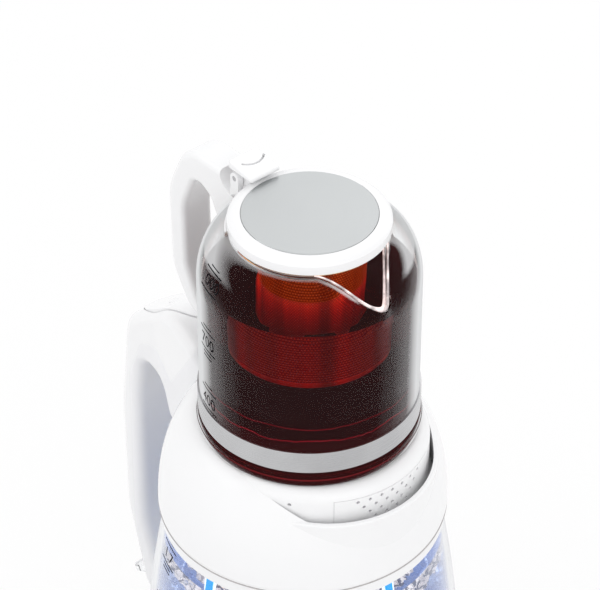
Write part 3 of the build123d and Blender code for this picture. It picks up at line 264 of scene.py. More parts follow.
def turnedMetal(name, look, values):
    made = Finish(name, {"Metallic": 1.0})
    angle, radius, z = made.polar(look["centreX"])
    if look["across"] == "disc":
        lines = made.strokes(angle * values["discAround"], radius * look["lineScale"], 0.0)
    else:
        lines = made.strokes(angle * values["wallAround"], 0.0, z * look["lineScale"])
    made.shades(look)
    made.set("Roughness", lines.swing(*look["roughness"]))
    made.bump(lines, look["lineStrength"], values["lineDepth"])
    return made.material


# the edge stops and the white diffuse colour paint a reflection on the glass edges
glassLooks = {
    "teapot_glass": {
        "colours": ((0.985, 0.99, 0.99), (0.965, 0.975, 0.975)), "scale": 26, "index": 1.47,
        "mirror": (0.03, 0.03, 0.03), "roughnessSpread": 0.004, "waveScale": 34, "waveStrength": 0.12,
        "unmirrored": 0.88, "reflectionWhite": (0.80, 0.81, 0.82),
        "edgeStops": ((0.40, 0.0), (0.50, 0.035), (0.64, 0.16), (0.72, 0.56), (0.80, 0.83))},
    "kettle_glass": {
        "colours": ((0.985, 0.99, 0.995), (0.96, 0.97, 0.98)), "scale": 18, "index": 1.47,
        "mirror": (0.25, 0.25, 0.26), "roughnessSpread": 0.05, "waveScale": 22, "waveStrength": 0.10,
        "reflectionWhite": (0.80, 0.81, 0.83), "edgeStops": ((0.60, 0.0), (0.70, 0.12), (0.80, 0.45), (0.90, 0.70))},
    "lever_plastic": {
        "colours": ((0.93, 0.94, 0.95), (0.86, 0.87, 0.89)), "scale": 90, "index": 1.49,
        "mirror": (1.0, 1.0, 1.0), "roughnessSpread": 0.10, "waveScale": 120, "waveStrength": 0.10},
}
# the first five values after the wave place the painted sheen under the teapot's rim
glassValues = {
    "filmDetail": 4, "filmLevel": 0.45, "waveDetail": 1, "waveDepth": 0.0006,
    "sheenLow": 0.3455, "sheenDepth": 0.0030, "sheenShare": 0.60, "sheenEdgeNoise": (60, 3), "sheenEdgeRise": 0.004,
    "sideStart": 0.24, "sideWidth": 0.18,
}


def blownGlass(name, look, values):
    made = Finish(name, {"Transmission Weight": 1.0, "IOR": look["index"], "Specular Tint": look["mirror"]})
    film = made.shades(look, values["filmDetail"])
    made.set("Roughness", (film - values["filmLevel"]) * look["roughnessSpread"])
    made.ripples(look["waveScale"], values["waveDetail"], look["waveStrength"], values["waveDepth"])
    if "edgeStops" in look:
        whitenEdge(made, look, values)
    return made.material


# painted reflection: glass goes white where the wall is seen along its length; teapot glass also mirrors less, and
# has a painted sheen, a white band under its rim
def whitenEdge(made, look, values):
    facing = made.node("LayerWeight", None, {"Blend": 0.5}, output=1)
    pale = made.node("ValToRGB", {"stops": look["edgeStops"]}, {"Fac": facing})
    clear = made.plain()
    if "unmirrored" in look:
        x, y, z = made.axes()
        # painted sheen: white in a band under the rim, towards the sides of the wall
        height = z + made.noise(*values["sheenEdgeNoise"]) * values["sheenEdgeRise"] - values["sheenLow"]
        side = ((facing - values["sideStart"]) / values["sideWidth"]).limited()
        rimSheen = (height / values["sheenDepth"]).limited() * values["sheenShare"] * side
        pale = pale.math("MAXIMUM", rimSheen)
        clear = made.blend(look["unmirrored"], clear, made.bent(look["colours"][0], look["index"]))
    made.show(made.blend(pale, clear, made.node("BsdfDiffuse", None, {"Color": look["reflectionWhite"]})))


boardValues = {
    "constants": {"Roughness": 0.42},
    "tracks": {"Scale": 260.0, "Distortion": 6.0}, "trackShare": 0.62,
    "colours": ((0.012, 0.10, 0.035), (0.05, 0.22, 0.08)), "bump": (0.2, 0.0002),
}


def circuitBoard(name, values):
    made = Finish(name, values["constants"])
    tracks = made.node("TexWave", {"wave_type": "BANDS"}, {"Vector": made.place, **values["tracks"]})
    made.set("Base Color", made.mix(tracks > values["trackShare"], *values["colours"]))
    made.bump(tracks, *values["bump"])
    return made.material


lightValues = {
    "constants": {"Roughness": 0.3, "Emission Strength": 2.6}, "cellScale": 300.0,
    "colours": ((0.10, 0.42, 0.90), (0.30, 0.60, 1.0)), "glow": ((0.02, 0.30, 0.95), (0.10, 0.55, 1.0)),
}


def litPlastic(name, values):
    made = Finish(name, values["constants"])
    cells = made.node("TexVoronoi", None, {"Vector": made.place, "Scale": values["cellScale"]})
    made.set("Base Color", made.mix(cells, *values["colours"]))
    made.set("Emission Color", made.mix(cells, *values["glow"]))
    return made.material


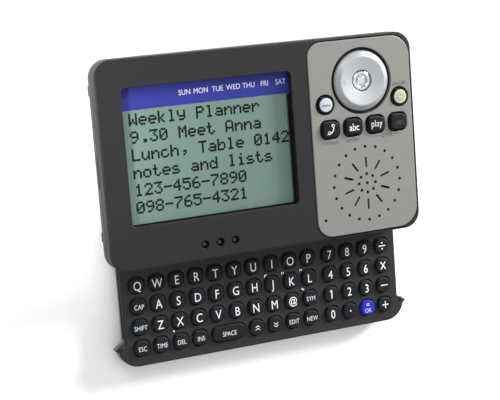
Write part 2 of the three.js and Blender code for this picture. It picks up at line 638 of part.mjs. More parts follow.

*SHORT PROBLEM*. Provide the count, and nothing else, of lines in the data above where the word "parts" occurs.

*RESPONSE BELOW*. 2